シンシンのようす (104)

シンシンの血圧を測定したところ高い値が確認されました。
健康観察を十分におこなうため、9月20日の11時30分より展示を中止しています。

現在、投薬しながら定期的に血圧測定をおこない、健康観察を継続するとともに、投薬量など、動物の状態を見ながら慎重に対応しています。より安定した血圧測定をおこなうため、左腕の一部の毛を短くしておりますが、シンシンが気にしているようすはありません。

「中川 美帆さん」の記事を引用させていただきます

初めて高血圧で鼻血を出した

東京の上野動物園で暮らすジャイアントパンダのシンシン(真真)が高血圧だと判明しました。シンシンは、2023年9月20日(水)午後から10日間ほどの予定で公開をお休みしています。

9月20日の血圧は「最高170」

9月22日(金)に上野動物園に取材したところ、シンシンは9月15日(金)と17日(日)に鼻から出血して、9月18日(月)も少し鼻血を出したそうです。鼻血は決して油断できません。例えば、タイのチェンマイ動物園にいたメスのリンフイは今春、鼻血を出した後に21歳で急死してしまいました。

上野動物園は、シンシンの鼻血が続いたため、9月20日(水)に血圧を測定したところ、「最高170、最低146」と高い値を示しました。高血圧になると、パンダに限らず一般的に、心臓や血管に負担がかかります。すると心臓病や脳卒中になったり、網膜剥離で目が見えなくなったりするリスクが高まります。

高血圧の治療としては、基本的には人間と同じように降圧剤(こうあつざい)を投与します。シンシンにも9月21日(木)に降圧剤を投与すると、血圧は「最高117、最低95」になりました。

 上野動物園の大橋直哉教育普及課長は「人間用の血圧計で測定しているので、どこまで正確かは分かりません。しかもシンシンの血圧をはかったのは今回が初めてなのでデータがなく、絶対にこの値が正しいと言えないのが難しいところです」と前置きしたうえで、「血圧は下がりましたが、それが継続するかについては様子を見る必要があります」と9月22日(金)に指摘しました。

高脂血症との所見

上野動物園は、シンシンの血圧検査の結果から、高脂血症、つまり血の中に脂質が多いという所見を出しました。

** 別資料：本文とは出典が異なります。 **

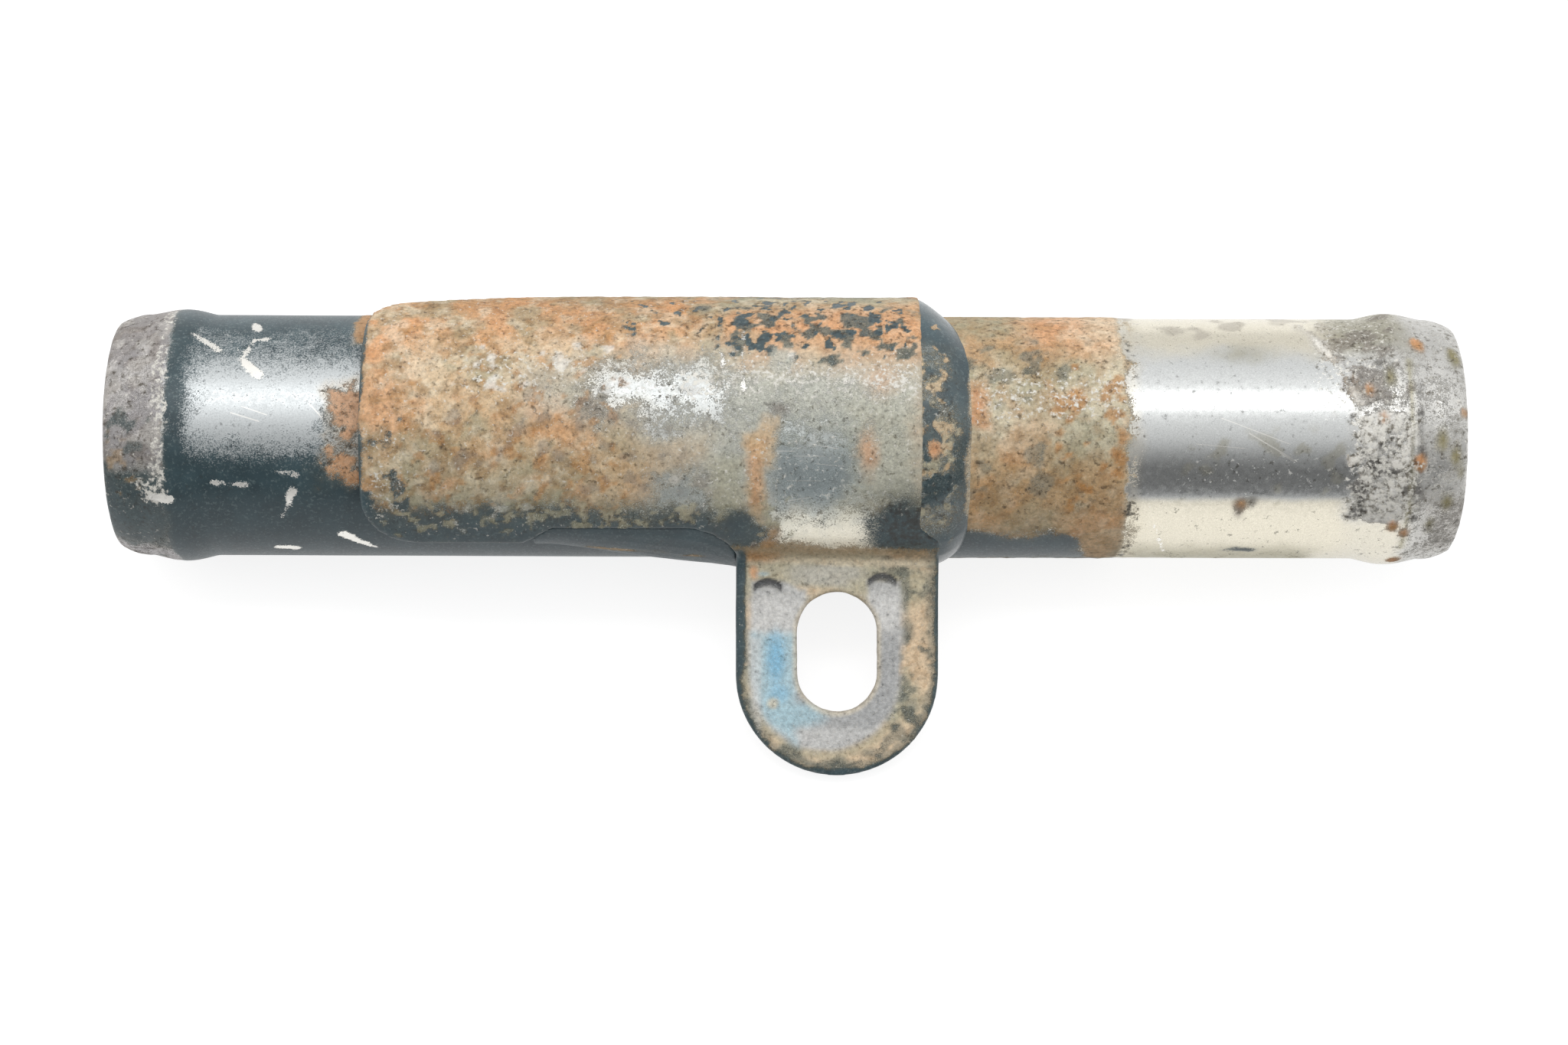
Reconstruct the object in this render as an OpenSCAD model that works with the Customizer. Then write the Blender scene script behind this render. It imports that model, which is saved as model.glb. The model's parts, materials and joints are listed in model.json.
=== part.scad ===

シンシンは主食の竹のほか、おやつや栄養補助食として、リンゴやパンダだんごなども食べていました。食べっぷりもよく、上野動物園の公式サイトのプロフィール欄には「好きな食べ物のためなら、トレーニングにも積極的に付き合ってくれる食いしん坊です」と紹介されています。でも高脂血症となれば、今後はおやつを減らすといったこともあるのかもしれません。

シンシンは過去に高血圧となったことがありません。一般的に高血圧は、高齢のパンダに多い症状です。日本では、和歌山県のアドベンチャーワールドにいて、30歳だった2023年2月22日に四川省へ渡った永明(えいめい)や、神戸市立王子動物園にいる28歳のタンタン(旦旦)は、高齢なので健康診断として血圧測定をしています。

 何歳のパンダから高齢と見なすかは専門家によって見解が分かれますが、シンシンの「18歳」はおおむね高齢には当たらず、前述のように血圧測定をしたことがなかったのも無理はありません。

初めての血圧測定に挑戦

シンシンは、採血するために腕を出してじっとするといったトレーニングを中国で受けていました。上野動物園に来て半年以上が経った2011年9月から同園でトレーニングを再開すると、中国で経験したトレーニングはすぐに思い出したそうです。

母は高齢で血圧が高く非公開に

 シンシンの母親のインイン(英英)も血圧が高めになっています。インインは1991年生まれ。野生で保護されたので、正確な誕生日はわかっていません。現在は、四川省にある中国ジャイアントパンダ保護研究センター(以下、パンダセンター)の都江堰(とこうえん)基地で暮らしています。

2023年6月に再訪すると、インインは非公開になっていました。スタッフに尋ねたら「インインは高齢で血圧も高くなっているので、公開していません」とのこと。

シンちゃんが公開をお休みして1週間経ちました。当初動物園が発表した公開中止期間は10日ほど。シンちゃんに会えないのは淋しいけど、会うときは元気な姿を見たいから、シンちゃんの体調が回復するまで待ってます。

今年の夏は暑すぎたから、体調崩しちゃったんじゃないかな。
早く涼しくなってほしいよ。
そしたら、きっと元気になるよ。